- _WORK TO BE COMPLETED_: Identify the lines that include the word "FreeCAD", then copy all of them.
++++ DATASET CONTENT ++++
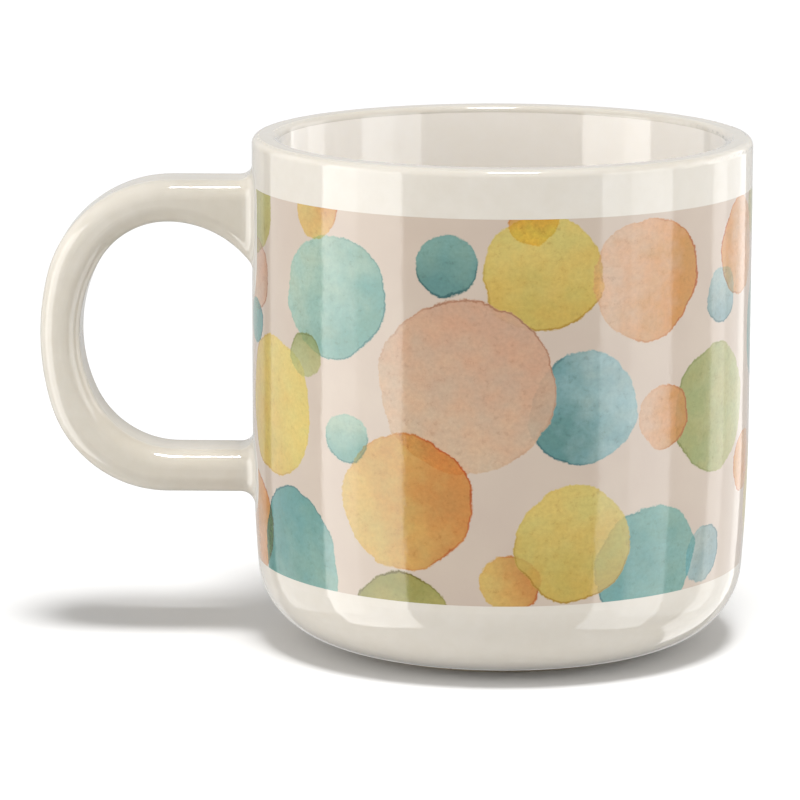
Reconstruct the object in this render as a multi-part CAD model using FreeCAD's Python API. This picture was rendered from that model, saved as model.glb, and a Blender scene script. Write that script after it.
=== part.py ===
"""A glazed stoneware mug with a wrap-round transfer, built piece by piece.

Units are millimetres. The origin is the centre of the foot ring on the plane that the mug stands on,
+Z is up, and the handle points along -X. A "coat" is a depth under the finished glazed surface:
coat 0 is the glazed surface and coat glaze_thickness is the clay under it.
"""

import FreeCAD, Part
import math
import os

# Cup
outer_radius = 43.0
cup_height = 88.0
wall_thickness = 4.5
lip_outer_round = 1.3
lip_inner_round = 1.2
belly_radius = 330.0
belly_top = 38.0
turn_radius = 13.5
skirt_clearance = 1.0
inner_turn_radius = 11.0
floor_thickness = 5.6

# Foot ring and the recess inside it
foot_step = 0.6
foot_width = 3.4
foot_round = 0.6
recess_depth = 2.6
recess_round = 1.2

# Handle: heights hang from the rim and reaches run out from the wall. Its edges are rounded by
# handle_edge_round, or by round_share of its thinnest arm where that is less
handle_drop = 7.5
handle_span = 54.5
handle_reach = 36.5
handle_width = 13.5
top_arm_thickness = 7.3
side_thickness = 6.8
bottom_arm_thickness = 7.4
handle_edge_round = 3.1
side_bulge_drop = 27.2
outer_side_radius = 43.6
outer_top_radius = 22.1
outer_bottom_radius = 21.0
gap_side_radius = 25.6
gap_top_radius = 13.6
gap_bottom_radius = 15.9
underside_angle = 54.0
root_slope_run = 1.2
root_radius = 6.0
root_depth = 14.0
round_share = 0.46

# Slip that joins the handle to the cup
slip_thickness = 0.6
slip_fillet = 2.8
joint_margin = 0.5

# Glaze and transfer
glaze_thickness = 0.35
transfer_thickness = 0.12
transfer_rim_margin = 8.1
transfer_base_margin = 14.9
transfer_seam_gap = 5.0
transfer_handle_margin = 0.6

# How near two places count as the same one
same_place = 0.01

# Worked out from the sizes above
inner_radius = outer_radius - wall_thickness
inside_floor = recess_depth + floor_thickness
turn_sine = (belly_top - turn_radius - skirt_clearance) / (belly_radius - turn_radius)
turn_angle = math.asin(turn_sine)
belly_centre = (outer_radius - belly_radius, belly_top)
turn_centre = (
    belly_centre[0] + (belly_radius - turn_radius) * math.cos(turn_angle),
    skirt_clearance + turn_radius,
)
foot_outer_radius = turn_centre[0] - foot_step
foot_inner_radius = foot_outer_radius - foot_width
handle_top = cup_height - handle_drop
handle_bottom = handle_top - handle_span
side_height = handle_top - side_bulge_drop
thinnest_arm = min(top_arm_thickness, side_thickness, bottom_arm_thickness, handle_width)
edge_round = min(handle_edge_round, round_share * thinnest_arm)


def point(r, z):
    return FreeCAD.Vector(r, 0, z)


def line(a, b):
    return Part.makeLine(point(*a), point(*b))


def arc(centre, radius, start, end):
    """An arc in the XZ plane, its angles in radians from +X towards +Z."""
    stops = []
    for angle in (start, (start + end) / 2, end):
        stops.append(point(centre[0] + radius * math.cos(angle), centre[1] + radius * math.sin(angle)))
    return Part.Arc(*stops).toShape()


def face(edges):
    return Part.Face(Part.Wire(Part.__sortEdges__(edges)))


def turned(edges):
    """The solid that a closed outline sweeps round the Z axis."""
    return face(edges).revolve(point(0, 0), FreeCAD.Vector(0, 0, 1), 360)


def outside_path(coat):
    """Edges of the cup's outside, from the foot ring's root up the wall and over the lip."""
    quarter = math.pi / 2
    wall = outer_radius - coat
    top = cup_height - coat
    lip_outer = (outer_radius - lip_outer_round, cup_height - lip_outer_round)
    lip_inner = (inner_radius + lip_inner_round, cup_height - lip_inner_round)
    return [
        line((foot_outer_radius, skirt_clearance + coat), (turn_centre[0], skirt_clearance + coat)),
        arc(turn_centre, turn_radius - coat, -quarter, -turn_angle),
        arc(belly_centre, belly_radius - coat, -turn_angle, 0),
        line((wall, belly_top), (wall, lip_outer[1])),
        arc(lip_outer, lip_outer_round - coat, 0, quarter),
        line((lip_outer[0], top), (lip_inner[0], top)),
        arc(lip_inner, lip_inner_round - coat, quarter, 2 * quarter),
    ]


def inside_path(coat):
    """Edges of the cup's inside, from the lip down the wall and across the floor."""
    wall = inner_radius + coat
    floor = inside_floor - coat
    centre = (inner_radius - inner_turn_radius, inside_floor + inner_turn_radius)
    return [
        line((wall, cup_height - lip_inner_round), (wall, centre[1])),
        arc(centre, inner_turn_radius + coat, 0, -math.pi / 2),
        line((centre[0], floor), (0, floor)),
    ]


def recess_path(coat):
    """Edges of the recess under the cup, from the axis out to the foot ring's inner wall."""
    ceiling = recess_depth + coat
    centre = (foot_inner_radius - recess_round, recess_depth + glaze_thickness - recess_round)
    radius = recess_round - glaze_thickness + coat
    return [
        line((0, ceiling), (centre[0], ceiling)),
        arc(centre, radius, math.pi / 2, 0),
    ]


def foot_path():
    """Edges of the bare foot ring, from its inner wall under and up to its outer wall."""
    inner = (foot_inner_radius + foot_round, foot_round)
    outer = (foot_outer_radius - foot_round, foot_round)
    recess_edge = recess_depth + glaze_thickness - recess_round
    return [
        line((foot_inner_radius, recess_edge), (foot_inner_radius, foot_round)),
        arc(inner, foot_round, math.pi, 1.5 * math.pi),
        line((inner[0], 0), (outer[0], 0)),
        arc(outer, foot_round, 1.5 * math.pi, 2 * math.pi),
        line((foot_outer_radius, foot_round), (foot_outer_radius, skirt_clearance + glaze_thickness)),
    ]


def skin(path, ends):
    """The solid between one path at the glazed surface and the same path at the clay."""
    return turned(path(0) + path(glaze_thickness) + ends)


def mug_body():
    clay = glaze_thickness
    axis = line((0, inside_floor - clay), (0, recess_depth + clay))
    return turned(recess_path(clay) + foot_path() + outside_path(clay) + inside_path(clay) + [axis])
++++
- _TASK RESPONSE_:
Reconstruct the object in this render as a multi-part CAD model using FreeCAD's Python API. This picture was rendered from that model, saved as model.glb, and a Blender scene script. Write that script after it.
import FreeCAD, Part
    return FreeCAD.Vector(r, 0, z)
    return face(edges).revolve(point(0, 0), FreeCAD.Vector(0, 0, 1), 360)